● **YOUR INSTRUCTIONS**:
Output the lines below exactly, please, from the first line until the line with "return 0.004 +", counting both.

— START COLLECTED DATA —

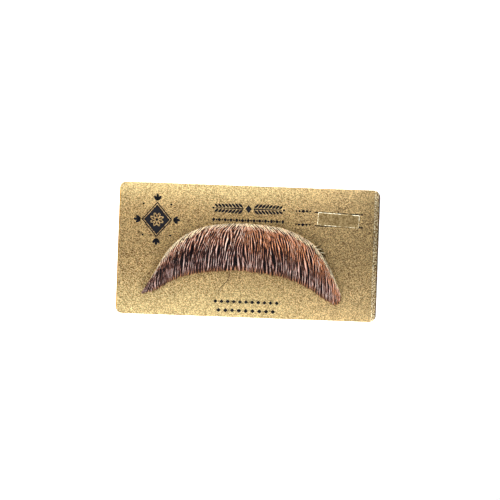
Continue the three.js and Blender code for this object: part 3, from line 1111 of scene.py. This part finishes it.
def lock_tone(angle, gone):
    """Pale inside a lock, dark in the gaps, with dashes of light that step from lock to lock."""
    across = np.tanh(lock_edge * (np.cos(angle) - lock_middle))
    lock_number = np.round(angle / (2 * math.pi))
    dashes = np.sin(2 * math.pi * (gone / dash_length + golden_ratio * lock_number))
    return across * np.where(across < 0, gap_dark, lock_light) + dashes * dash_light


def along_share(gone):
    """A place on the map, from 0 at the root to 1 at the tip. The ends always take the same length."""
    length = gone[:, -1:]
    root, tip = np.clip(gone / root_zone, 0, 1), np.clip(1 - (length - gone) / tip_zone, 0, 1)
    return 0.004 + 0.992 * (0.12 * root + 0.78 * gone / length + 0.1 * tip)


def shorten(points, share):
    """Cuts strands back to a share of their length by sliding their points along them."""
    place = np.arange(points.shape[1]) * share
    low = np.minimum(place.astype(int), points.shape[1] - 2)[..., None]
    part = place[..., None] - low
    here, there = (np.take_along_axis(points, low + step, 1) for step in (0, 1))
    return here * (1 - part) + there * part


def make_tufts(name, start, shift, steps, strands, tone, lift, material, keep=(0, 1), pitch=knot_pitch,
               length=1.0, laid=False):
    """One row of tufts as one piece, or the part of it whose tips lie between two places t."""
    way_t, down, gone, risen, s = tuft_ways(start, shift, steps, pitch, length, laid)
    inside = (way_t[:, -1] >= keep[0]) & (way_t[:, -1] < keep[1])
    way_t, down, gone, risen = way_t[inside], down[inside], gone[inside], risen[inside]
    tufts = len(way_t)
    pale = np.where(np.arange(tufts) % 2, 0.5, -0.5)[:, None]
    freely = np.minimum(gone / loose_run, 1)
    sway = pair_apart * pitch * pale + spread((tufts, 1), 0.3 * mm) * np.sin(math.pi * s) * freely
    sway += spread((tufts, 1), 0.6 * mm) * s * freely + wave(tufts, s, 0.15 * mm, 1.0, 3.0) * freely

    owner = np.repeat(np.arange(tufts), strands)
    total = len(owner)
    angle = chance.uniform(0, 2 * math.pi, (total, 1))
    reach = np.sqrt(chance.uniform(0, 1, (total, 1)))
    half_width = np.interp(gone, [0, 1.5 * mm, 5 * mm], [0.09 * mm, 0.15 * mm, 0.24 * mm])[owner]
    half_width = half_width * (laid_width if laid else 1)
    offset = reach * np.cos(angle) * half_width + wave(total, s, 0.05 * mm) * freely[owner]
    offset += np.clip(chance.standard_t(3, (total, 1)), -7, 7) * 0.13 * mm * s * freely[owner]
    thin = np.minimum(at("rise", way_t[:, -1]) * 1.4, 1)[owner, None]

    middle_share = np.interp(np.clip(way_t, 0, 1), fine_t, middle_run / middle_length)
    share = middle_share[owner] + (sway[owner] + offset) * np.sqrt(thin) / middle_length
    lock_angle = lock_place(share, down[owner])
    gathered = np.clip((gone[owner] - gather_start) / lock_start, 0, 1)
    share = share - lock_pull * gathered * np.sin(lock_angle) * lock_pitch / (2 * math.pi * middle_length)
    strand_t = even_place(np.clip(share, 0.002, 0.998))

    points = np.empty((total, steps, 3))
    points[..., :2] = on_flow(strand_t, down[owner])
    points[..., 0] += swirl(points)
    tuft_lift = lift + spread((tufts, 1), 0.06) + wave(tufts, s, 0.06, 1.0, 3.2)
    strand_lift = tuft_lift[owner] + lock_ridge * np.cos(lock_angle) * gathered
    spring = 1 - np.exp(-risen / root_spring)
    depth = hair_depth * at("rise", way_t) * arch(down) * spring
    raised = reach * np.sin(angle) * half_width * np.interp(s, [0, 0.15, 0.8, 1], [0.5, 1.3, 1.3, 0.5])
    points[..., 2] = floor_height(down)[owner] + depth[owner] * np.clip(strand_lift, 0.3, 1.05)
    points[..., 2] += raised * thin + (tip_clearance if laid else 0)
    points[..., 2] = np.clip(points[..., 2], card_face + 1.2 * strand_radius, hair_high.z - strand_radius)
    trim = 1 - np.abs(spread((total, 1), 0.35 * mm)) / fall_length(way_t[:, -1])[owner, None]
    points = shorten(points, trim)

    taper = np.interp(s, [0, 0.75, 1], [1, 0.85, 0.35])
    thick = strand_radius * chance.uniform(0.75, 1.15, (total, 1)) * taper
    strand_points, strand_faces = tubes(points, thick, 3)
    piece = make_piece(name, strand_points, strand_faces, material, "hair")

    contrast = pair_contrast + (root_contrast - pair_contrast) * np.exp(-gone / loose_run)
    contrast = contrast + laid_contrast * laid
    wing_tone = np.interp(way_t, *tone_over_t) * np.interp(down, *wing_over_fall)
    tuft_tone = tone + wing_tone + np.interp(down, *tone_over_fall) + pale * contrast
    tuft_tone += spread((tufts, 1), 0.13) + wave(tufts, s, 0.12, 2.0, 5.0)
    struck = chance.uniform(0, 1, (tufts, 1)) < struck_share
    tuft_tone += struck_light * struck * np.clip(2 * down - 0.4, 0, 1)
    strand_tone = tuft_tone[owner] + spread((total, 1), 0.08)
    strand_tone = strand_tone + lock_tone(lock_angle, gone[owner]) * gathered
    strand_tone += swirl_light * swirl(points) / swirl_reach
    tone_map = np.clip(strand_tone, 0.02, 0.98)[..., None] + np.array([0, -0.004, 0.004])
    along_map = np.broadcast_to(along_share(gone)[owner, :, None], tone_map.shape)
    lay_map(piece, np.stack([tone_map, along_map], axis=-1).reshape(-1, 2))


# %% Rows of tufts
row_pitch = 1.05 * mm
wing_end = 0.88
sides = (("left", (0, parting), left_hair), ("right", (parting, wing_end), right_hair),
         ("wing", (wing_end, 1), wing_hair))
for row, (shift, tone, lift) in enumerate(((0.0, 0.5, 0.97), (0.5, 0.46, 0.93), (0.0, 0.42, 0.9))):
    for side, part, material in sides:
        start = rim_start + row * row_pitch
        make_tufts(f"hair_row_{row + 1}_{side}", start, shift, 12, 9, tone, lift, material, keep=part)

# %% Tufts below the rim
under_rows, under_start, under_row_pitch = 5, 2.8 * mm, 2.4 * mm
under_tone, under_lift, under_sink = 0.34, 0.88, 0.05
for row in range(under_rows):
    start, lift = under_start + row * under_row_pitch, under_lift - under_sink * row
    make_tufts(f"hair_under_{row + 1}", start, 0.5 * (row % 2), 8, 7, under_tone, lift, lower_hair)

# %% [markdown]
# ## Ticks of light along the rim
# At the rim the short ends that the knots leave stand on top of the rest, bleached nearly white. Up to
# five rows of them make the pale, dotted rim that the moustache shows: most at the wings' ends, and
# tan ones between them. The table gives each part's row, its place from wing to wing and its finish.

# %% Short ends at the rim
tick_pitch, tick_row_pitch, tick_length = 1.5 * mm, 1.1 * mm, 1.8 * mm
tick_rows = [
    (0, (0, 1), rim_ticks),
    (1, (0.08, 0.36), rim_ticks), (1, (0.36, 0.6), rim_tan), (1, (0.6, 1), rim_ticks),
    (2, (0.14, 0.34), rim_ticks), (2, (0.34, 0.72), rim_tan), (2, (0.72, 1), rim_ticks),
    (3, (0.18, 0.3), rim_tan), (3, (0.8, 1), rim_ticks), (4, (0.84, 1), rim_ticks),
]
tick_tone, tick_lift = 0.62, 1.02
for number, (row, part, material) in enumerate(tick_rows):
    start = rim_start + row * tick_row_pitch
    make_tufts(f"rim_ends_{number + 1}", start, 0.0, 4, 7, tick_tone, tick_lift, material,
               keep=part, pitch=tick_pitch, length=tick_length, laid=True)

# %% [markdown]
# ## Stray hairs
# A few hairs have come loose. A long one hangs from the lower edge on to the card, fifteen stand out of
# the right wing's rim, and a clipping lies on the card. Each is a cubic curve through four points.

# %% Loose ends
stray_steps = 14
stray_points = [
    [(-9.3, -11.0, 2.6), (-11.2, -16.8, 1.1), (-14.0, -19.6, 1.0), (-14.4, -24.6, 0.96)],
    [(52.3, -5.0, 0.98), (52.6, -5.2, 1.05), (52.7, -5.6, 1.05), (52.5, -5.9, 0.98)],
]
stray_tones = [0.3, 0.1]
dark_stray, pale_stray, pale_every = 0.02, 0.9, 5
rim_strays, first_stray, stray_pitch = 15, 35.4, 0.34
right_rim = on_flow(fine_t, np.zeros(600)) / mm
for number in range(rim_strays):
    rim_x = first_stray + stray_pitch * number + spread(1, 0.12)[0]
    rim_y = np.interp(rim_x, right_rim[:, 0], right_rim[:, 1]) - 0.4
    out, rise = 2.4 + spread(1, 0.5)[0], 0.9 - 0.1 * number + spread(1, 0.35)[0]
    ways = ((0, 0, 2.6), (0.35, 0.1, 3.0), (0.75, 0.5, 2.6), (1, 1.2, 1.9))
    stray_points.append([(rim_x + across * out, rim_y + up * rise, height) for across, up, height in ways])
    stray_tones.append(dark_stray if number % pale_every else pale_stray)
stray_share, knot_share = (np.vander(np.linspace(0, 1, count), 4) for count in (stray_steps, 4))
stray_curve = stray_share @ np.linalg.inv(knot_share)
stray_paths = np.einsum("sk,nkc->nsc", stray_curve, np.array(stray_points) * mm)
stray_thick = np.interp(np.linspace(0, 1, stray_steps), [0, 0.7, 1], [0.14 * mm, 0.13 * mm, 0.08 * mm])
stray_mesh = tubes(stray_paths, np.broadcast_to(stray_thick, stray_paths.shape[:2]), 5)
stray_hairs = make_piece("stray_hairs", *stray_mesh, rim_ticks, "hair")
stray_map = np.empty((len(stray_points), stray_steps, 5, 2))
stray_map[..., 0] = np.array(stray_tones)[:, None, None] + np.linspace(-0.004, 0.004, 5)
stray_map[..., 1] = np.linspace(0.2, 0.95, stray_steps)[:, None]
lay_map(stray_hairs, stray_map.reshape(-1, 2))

— END COLLECTED DATA —

● **TASK SOLUTION**:
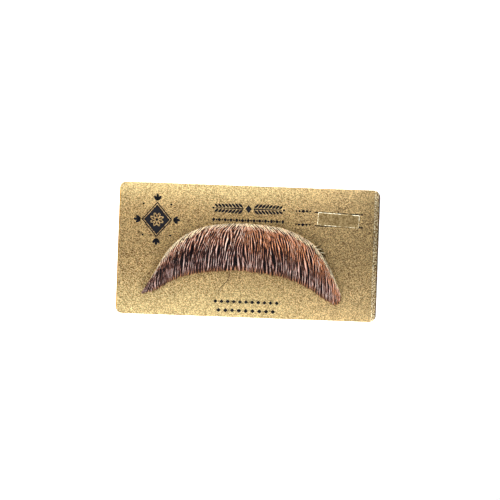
Continue the three.js and Blender code for this object: part 3, from line 1111 of scene.py. This part finishes it.
def lock_tone(angle, gone):
    """Pale inside a lock, dark in the gaps, with dashes of light that step from lock to lock."""
    across = np.tanh(lock_edge * (np.cos(angle) - lock_middle))
    lock_number = np.round(angle / (2 * math.pi))
    dashes = np.sin(2 * math.pi * (gone / dash_length + golden_ratio * lock_number))
    return across * np.where(across < 0, gap_dark, lock_light) + dashes * dash_light


def along_share(gone):
    """A place on the map, from 0 at the root to 1 at the tip. The ends always take the same length."""
    length = gone[:, -1:]
    root, tip = np.clip(gone / root_zone, 0, 1), np.clip(1 - (length - gone) / tip_zone, 0, 1)
    return 0.004 + 0.992 * (0.12 * root + 0.78 * gone / length + 0.1 * tip)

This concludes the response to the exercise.